Выздоравливающая ответила:
– Да.
И мы умолкли, чтобы продлить свое волнение, чтобы сохранить свою иллюзию. Оба мы сознавали глубокое значение, скрытое за этими немногими словами, которыми мы обменялись вполголоса. Острое, инстинктивное чувство предупреждало нас: не настаивать, не договаривать, не идти далее. Если бы мы продолжали говорить, то очутились бы перед реальностью, несовместимой с иллюзией, в которую погружались наши души, начинавшие мало-помалу упиваться очарованием.
Это упоение благоприятствовало мечтам, благоприятствовало забвению. Целый день после этого мы оставались почти совсем одни, читая с перерывами, наклоняясь вместе над одной и той же страницей, пробегая глазами одну и ту же строку. У нас был какой-то томик стихов; и мы вкладывали в стихи значение, которого они не имели. Молча говорили мы друг с другом устами чарующего поэта. Я отмечал ногтем строфы, которые, казалось, соответствовали моему еще скрытому чувству.

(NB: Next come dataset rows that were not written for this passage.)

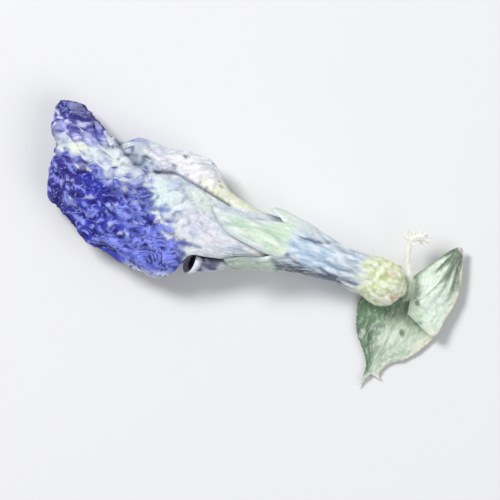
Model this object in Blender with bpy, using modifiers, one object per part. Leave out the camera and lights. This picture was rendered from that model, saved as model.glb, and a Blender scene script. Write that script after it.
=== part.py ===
# Dried butterfly pea flower, folded along its banner petal and lying on its side.
# Metres, +Z up, +X from the petal tip toward the stalk, origin under the middle of the flower.
import math

import bmesh
import bpy
import numpy as np
from mathutils import Vector, geometry, noise

MM = 0.001

# Driving dimensions, in millimetres
SHEET = 0.6
SHEATH_WALL = 0.34
FILAMENT_COUNT = 9
FILAMENT_RADIUS = 0.17
ANTHER_RADIUS = 0.26
ANTHER_LENGTH = 1.0

# Where the middle of the whole flower's box lies in the millimetres used below
BOX_MIDDLE = (-0.057, 0.009, 0.0)

# The limb's end is slanted and stepped, and its halves meet at sharper edges than the claw's
SLANT = 0.1
SLANT_HINGE = 6.5
TIP_STEP = 0.55
TIP_STEP_AT = 4.4
TIP_STEP_WIDTH = 0.5
SLANT_FROM = -16.0
SLANT_FULL = -22.5
PINCH = 0.4
PINCH_FROM = -4.0
PINCH_FULL = -9.0

# Every petal is a band of oval sections, one row each:
# x, y of the oval's two sides, z of its underside and top, and the angles that the sheet covers.
# Angle 0 is toward +Y, 90 is up, 180 is toward -Y.
BANNER = [
    (16.3, 1.6, 3.6, 2.6, 5.0, -38, 38),
    (13.5, 1.4, 3.62, 2.6, 5.2, -38, 38),
    (10.5, 1.4, 3.5, 2.5, 5.6, -40, 40),
    (8.0, 1.3, 3.75, 2.2, 5.8, -58, 58),
    (5.5, 0.9, 4.45, 1.75, 6.15, -100, 95),
    (3.0, -0.2, 4.45, 1.3, 6.4, -138, 140),
    (0.0, -1.2, 4.6, 1.3, 6.5, -138, 150),
    (-3.0, -3.0, 5.2, 1.2, 6.6, -135, 135),
    (-4.9, -4.6, 6.6, 0.8, 6.8, -138, 128),
    (-6.0, -5.3, 7.5, 0.5, 6.9, -140, 160),
    (-7.6, -5.7, 7.65, 0.25, 6.95, -142, 184),
    (-10.5, -5.7, 7.1, 0.15, 6.9, -142, 188),
    (-13.8, -5.1, 7.1, 0.15, 6.6, -142, 190),
    (-16.2, -4.4, 5.95, 0.15, 6.2, -144, 190),
    (-18.4, -3.6, 6.7, 0.2, 6.0, -146, 190),
    (-20.6, -2.6, 8.1, 0.45, 5.7, -150, 188),
    (-22.4, -2.0, 8.1, 0.8, 5.0, -154, 186),
    (-23.0, -0.8, 7.8, 1.3, 4.2, -158, 182),
    (-23.2, 1.4, 7.1, 1.9, 3.4, -162, 176),
]
WING_UPPER = [
    (13.0, 1.5, 3.1, 2.6, 5.2, 70, 110),
    (10.0, 1.4, 3.2, 2.7, 5.3, 66, 114),
    (7.0, 1.2, 3.6, 2.7, 5.12, 70, 110),
    (4.5, 0.3, 4.1, 2.3, 5.22, 66, 114),
    (2.0, -0.2, 3.9, 2.2, 5.45, 62, 122),
    (-1.0, -0.6, 4.0, 2.2, 5.6, 60, 128),
    (-4.0, -2.5, 4.9, 2.0, 5.75, 55, 120),
    (-6.5, -3.5, 5.8, 2.0, 5.9, 60, 115),
    (-8.5, -3.0, 5.0, 2.2, 5.8, 70, 105),
    (-9.3, -1.5, 3.5, 2.5, 5.6, 80, 98),
]
WING_LOWER = [
    (4.5, 0.35, 2.4, 2.7, 5.0, 152, 208),
    (2.0, -0.6, 1.4, 2.9, 4.9, 130, 230),
    (0.0, -1.7, 0.1, 3.1, 4.7, 105, 310),
    (-2.0, -3.0, -1.1, 2.9, 4.8, 92, 380),
    (-3.8, -3.7, -1.7, 2.9, 4.9, 90, 392),
    (-5.2, -4.0, -2.0, 3.0, 5.1, 95, 395),
]
KEEL = [
    (10.0, 1.5, 2.9, 2.75, 5.2, 250, 290),
    (7.0, 1.5, 3.3, 2.7, 5.1, 246, 294),
    (4.5, 1.4, 4.2, 2.6, 5.0, 220, 280),
    (2.5, 1.3, 4.6, 2.32, 4.62, 110, 268),
    (0.0, 0.9, 4.6, 2.25, 4.65, 92, 268),
    (-3.0, 0.0, 4.2, 2.15, 4.75, 85, 274),
    (-6.0, -0.6, 3.6, 2.1, 4.8, 80, 278),
    (-8.0, -0.6, 2.9, 2.3, 4.6, 85, 275),
    (-9.2, 0.0, 2.0, 2.9, 4.1, 110, 250),
]

# The calyx from its swollen base to the mouth of its tube, and on as the lobes' bed
CALYX = [
    (17.7, 1.7, 3.4, 2.8, 4.6),
    (16.9, 0.5, 4.4, 1.7, 5.6),
    (15.4, 0.1, 4.7, 1.4, 5.9),
    (14.0, 0.5, 4.6, 1.6, 5.9),
    (12.2, 0.6, 4.35, 1.75, 6.1),
    (10.5, 0.7, 4.4, 1.65, 6.3),
    (8.3, 0.4, 4.65, 1.3, 6.65),
    (5.6, -0.05, 5.4, 0.85, 7.05),
    (3.6, -0.85, 5.5, 0.4, 7.3),
    (0.0, -2.2, 5.5, 0.4, 7.4),
    (-3.0, -3.9, 6.1, 0.3, 7.5),
    (-6.0, -6.2, 8.4, 0.3, 7.8),
]
CALYX_POLE = (18.0, 2.55, 3.7)
CALYX_MOUTH = 3.6

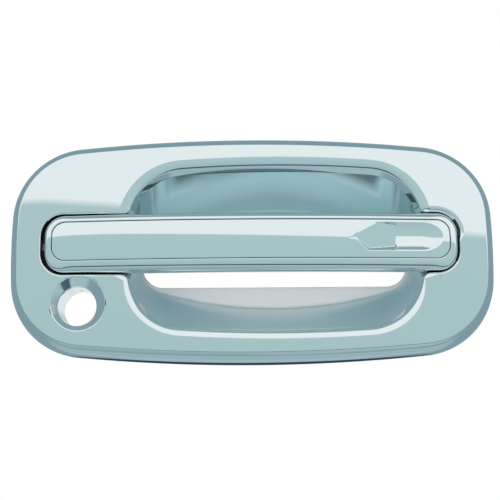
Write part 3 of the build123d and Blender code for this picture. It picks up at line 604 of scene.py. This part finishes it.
def panel_loop(grow, sink):
    """Loop round the panel at a growth, sunk below the bar's crown."""
    loop = [(PANEL_MID[0] + x, PANEL_MID[1] + z) for x, z in bowed_loop(PANEL, grow, BAR_COUNTS)]
    return [(x, bar_front(x, z) + sink, z) for x, z in loop]


def bar_ring(inset, y_from_rear):
    loop = [mix(p, q, inset) for p, q in zip(bar_base, bar_inner)]
    return [(x, bar_rear(x) + y_from_rear, z) for x, z in loop]


def front_roll(t):
    """Loop of the bar's rolled front edge, from its side wall at 0 to its crown at 1."""
    ring = []
    for p, q in zip(bar_base, bar_inner):
        share = (p[1] - (BAR_MID[1] - BAR_HALF[1])) / (2 * BAR_HALF[1])
        radius = mix(4.6, 3.0, ease(share))
        radius = mix(radius, 1.8, ease((abs(p[0] - BAR_MID[0]) - 90) / 13))
        a = t * pi / 2
        x, z = mix(p, q, radius * (1 - cos(a)))
        ring.append((x, bar_front(x, z) + radius * (1 - sin(a)), z))
    return ring


roll_end = front_roll(1)
crease_top, crease_edge = panel_loop(0.75, 0.0), panel_loop(0.5, 0.12)
bar_rings = [bar_ring(1.8, 0.0), bar_ring(0.3, 0.0), bar_ring(0, -0.3)]
bar_rings += [between(bar_ring(0, -0.3), front_roll(0), t) for t in (0.25, 0.5, 0.75)]
bar_rings += [front_roll(t) for t in spread(0, 1, 13)]
for t in (0.25, 0.5, 0.75):
    bar_rings.append([(x, bar_front(x, z), z) for x, y, z in between(roll_end, crease_top, t)])
bar_rings += [crease_top, crease_edge, panel_loop(0.45, 1.3)]
bar_rings += [panel_loop(-1.5, 1.35), panel_loop(-1.5, 2.4)]
bar_rings += [bar_ring(2.4, -3.5), bar_ring(1.8, -1.8)]
shell = finish_mesh(loft(bar_rings, closed=True), "bar_rail", "pull_handle")
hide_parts("grip_shell")

# %% [markdown]
# The panel is a fine grid that lies in the crease, because the thumb dimple has facets that loops
# can't follow. The dimple is a flat lead-in that gets deeper, then a scoop. The lead-in's depth is
# the smaller of two slopes, rounded off where they meet, which keeps its middle flat.


# %% Bar panel
DIMPLE_START, DIMPLE_RAMP, DIMPLE_FULL, DIMPLE_END = 52.0, 72.5, 86.0, 96.5
DIMPLE_DEEP, DIMPLE_MID, DIMPLE_HALF, LEAD_TILT = 2.2, 4.2, 7.2, 0.06
PANEL_SINK, SOFT = 0.175, 0.3


def soft_least(a, b, blend):
    """The smaller of two values, rounded off where they are within blend of each other."""
    near = max(0.0, blend - abs(a - b)) / blend
    return min(a, b) - near * near * blend / 4


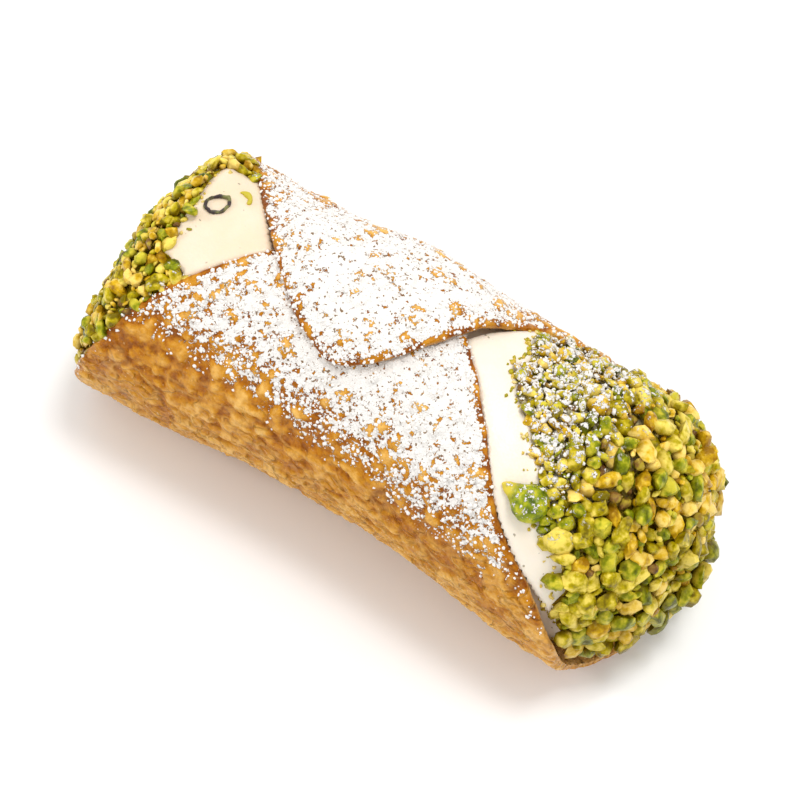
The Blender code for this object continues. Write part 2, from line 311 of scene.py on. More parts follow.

Je veux, guidé par vous, beaux yeux aux flammes douces,
Par toi conduit, о main où tremblera ma main.
Marcher droit, que ce soit par des sentiers de mousses
Ou que rocs et cailloux encombrent le chemin.
Oui, je veux marcher droit et calme dans la Vie…[3]
И она, прочитав эти строки, на мгновение откинулась на подушки, закрывая глаза, с чуть заметной улыбкой.